Mulled Poires Belle Hélène
The best pears to use for this recipe are the firm fleshed varieties, such as Bosc, Commice or Williams, which can withstand the poaching well without threatening to disintegrate.
When I made this I used my collection of more old-school spices. As I imagine most people don’t have quite such a nerdy, OTT spice rack I have used more conventional spices in the recipe. If you are feeling adventurous try using cassia bark and cinnamon berries instead of the cinnamon and cloves.
- 4 small ripe, hard-fleshed pears
- 1 bottle of fruity red wine
- 1 unwaxed orange (pared zest and juice)

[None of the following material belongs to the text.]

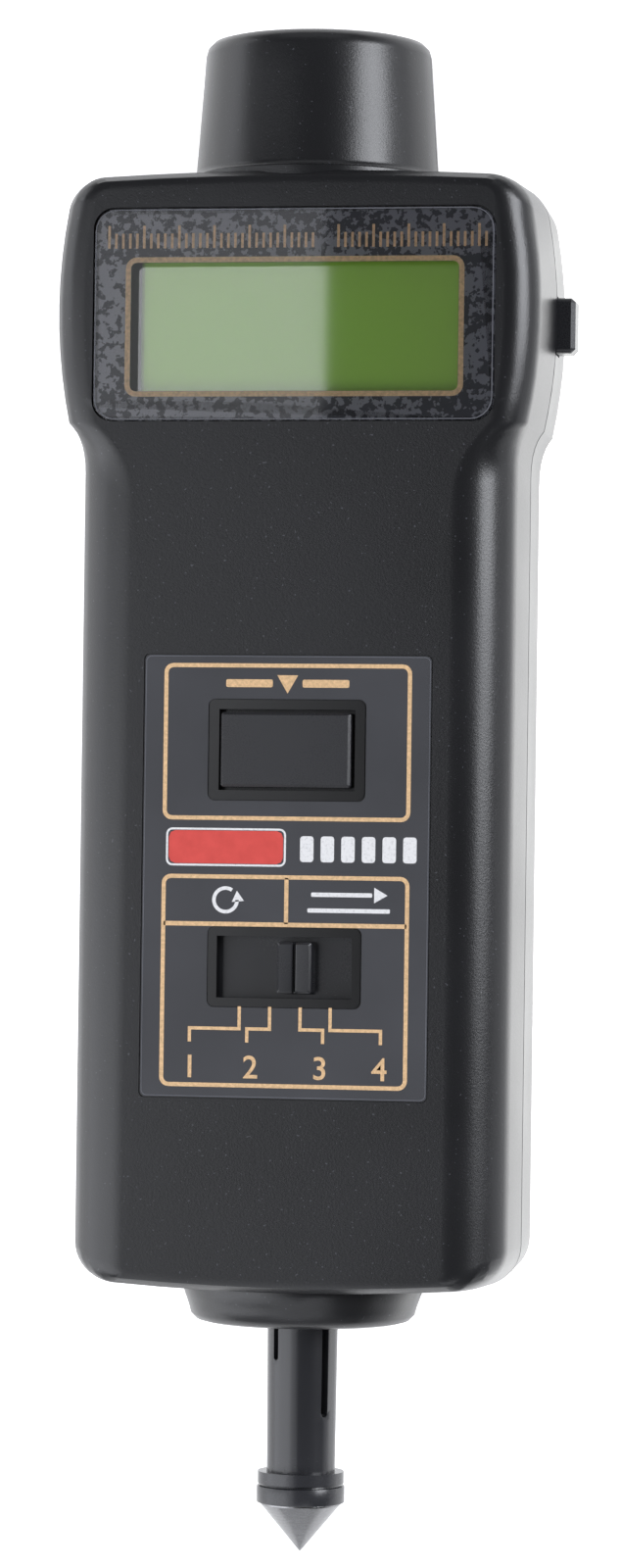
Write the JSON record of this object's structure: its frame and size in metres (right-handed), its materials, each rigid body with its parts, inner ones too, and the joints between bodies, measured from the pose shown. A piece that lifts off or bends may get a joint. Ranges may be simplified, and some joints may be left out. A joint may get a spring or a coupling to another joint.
{
  "type": "digital tachometer",
  "caption": "Hand-held digital tachometer with a shouldered display head, a light snout at one end and a slotted contact cone on a spinning shaft at the other.",
  "frame": {"origin": "on the flat back, on the long axis, behind the widest part of the head", "axes": "+Y along the case towards the light snout, -Y towards the contact cone, +Z out of the display face, +X to the reader's right"},
  "size_m": [0.072, 0.215, 0.0392],
  "materials": {
    "black_plastic": "satin",
    "key_plastic": "satin",
    "clear_panel": "clear",
    "mask_film": "gloss",
    "label_film": "satin",
    "display_glass": "gloss",
    "grey_plastic": "matte",
    "soft_rubber": "matte",
    "board_green": "gloss",
    "chip_black": "matte",
    "bright_steel": "bright",
    "barrel_plastic": "matte",
    "clear_lens": "clear",
    "lamp_lens": "gloss",
    "sensor_lens": "gloss",
    "shaft_steel": "bright",
    "disc_plastic": "matte",
    "bush_brass": "satin",
    "sleeve_plastic": "satin",
    "cone_steel": "turned",
    "cell_can": "satin",
    "screw_steel": "satin"
  },
  "bodies": {
    "case": {"front_case": "black_plastic", "rear_case": "black_plastic", "window_panel": "clear_panel", "window_mask": "mask_film", "control_label": "label_film", "lcd_glass": "display_glass", "lcd_frame": "grey_plastic", "upper_strip": "soft_rubber", "lower_strip": "soft_rubber", "main_board": "board_green", "side_board": "board_green", "sensor_board": "board_green", "pickup_board": "board_green", "controller_chip": "chip_black", "photo_interrupter": "chip_black", "crystal": "bright_steel", "key_switch": "chip_black", "side_switch": "chip_black", "slide_switch": "bright_steel", "lens_holder": "barrel_plastic", "lens_retainer": "barrel_plastic", "lens": "clear_lens", "lamp": "lamp_lens", "photo_sensor": "sensor_lens", "front_bush": "bush_brass", "rear_bush": "bush_brass", "bearing_bracket": "grey_plastic", "positive_contact": "bright_steel", "negative_contact": "bright_steel", "bridge_contact": "bright_steel", "battery_1": "cell_can", "case_screw_1": "screw_steel", "board_screw_1": "screw_steel", "battery_2": "cell_can", "case_screw_2": "screw_steel", "board_screw_2": "screw_steel", "battery_3": "cell_can", "case_screw_3": "screw_steel", "battery_4": "cell_can", "case_screw_4": "screw_steel"},
    "contact_drive": {"contact_shaft": "shaft_steel", "shaft_clip": "bright_steel", "encoder_disc": "disc_plastic"},
    "adapter": {"adapter_sleeve": "sleeve_plastic", "tip_ring": "sleeve_plastic", "cone_tip": "cone_steel"},
    "memory_button": {"memory_key": "key_plastic", "key_plunger": "grey_plastic"},
    "light_button": {"side_key": "key_plastic", "side_plunger": "grey_plastic"},
    "range_slider": {"switch_cap": "key_plastic", "switch_lever": "grey_plastic"},
    "back_cover": {"battery_cover": "black_plastic"}
  },
  "joints": [
    {"name": "shaft_spin", "type": "hinge", "parent": "case", "child": "contact_drive", "pos_m": [0, -0.13, 0.019], "axis": [0, -1, 0], "continuous": true},
    {"name": "adapter_pull", "type": "slide", "parent": "contact_drive", "child": "adapter", "axis": [0, -1, 0], "range_m": [0, 0.016]},
    {"name": "memory_press", "type": "slide", "parent": "case", "child": "memory_button", "axis": [0, 0, -1], "range_m": [0, 0.001], "stiffness_N_per_m": 600, "springref_m": -0.0006},
    {"name": "light_press", "type": "slide", "parent": "case", "child": "light_button", "axis": [-1, 0, 0], "range_m": [0, 0.001], "stiffness_N_per_m": 600, "springref_m": -0.0006},
    {"name": "range_slide", "type": "slide", "parent": "case", "child": "range_slider", "axis": [1, 0, 0], "range_m": [-0.006, 0.003]},
    {"name": "cover_slide", "type": "slide", "parent": "case", "child": "back_cover", "axis": [0, -1, 0], "range_m": [0, 0.11]}
  ]
}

- 1 unwaxed lemon (pared zest only)
- 120g caster sugar
- 1 cinnamon stick
- 5 cloves
- 1/4 tsp ground ginger
- light grating of nutmeg
- 1 vanilla pod (split and scraped)
- 100g dark chocolate – minimum 70%
For the oat crunch:
- 50g butter
- 100g light brown sugar
- 100g jumbo rolled oats
Peel and core the pears, leaving the stalk intact for decoration. Trim the base so the pears will stand upright when served. Submerge them in a bowl of cold water with a good squeeze of lemon juice to stop them going brown.
Pour the wine into a small saucepan – the pan needs to be big enough to hold the pears but small enough to largely submerge them. Add the sugar, spices, lemon and orange zest, the orange juice and the vanilla. Heat gently until the sugar has dissolved, then bring to the boil. Once it has reached boiling point, reduce to a gentle simmer. Add the pears and place a plate small enough to sit on top of the pears into the pan to make sure they remain submerged. Poach gently until just tender. Very gently remove the pears from the wine using a slotted spoon and leave to cool slightly.
Melt the chocolate in a heatproof bowl over a pan of simmering water.
For the oat crunch, melt the butter in a small frying pan and add the sugar. Stir over a medium heat until the mix starts to look a bit fudgey. Add the oats stir to coat well. Continue to cook until the oats are well coated and lightly golden. Pour immediately onto a silicone sheet or a lined baking tray until cooled. Try to spread the oats out relatively thinly so you end up with individual coated oats, instead of one mass in the middle of the tray that will need breaking up.
To serve, spoon piles of the oat crunch onto the plates and place the pears on top. Using a small spoon drizzle over the melted chocolate, so it falls in rivelets down the side of each pear. Serve any remaining melted chocolate on the side.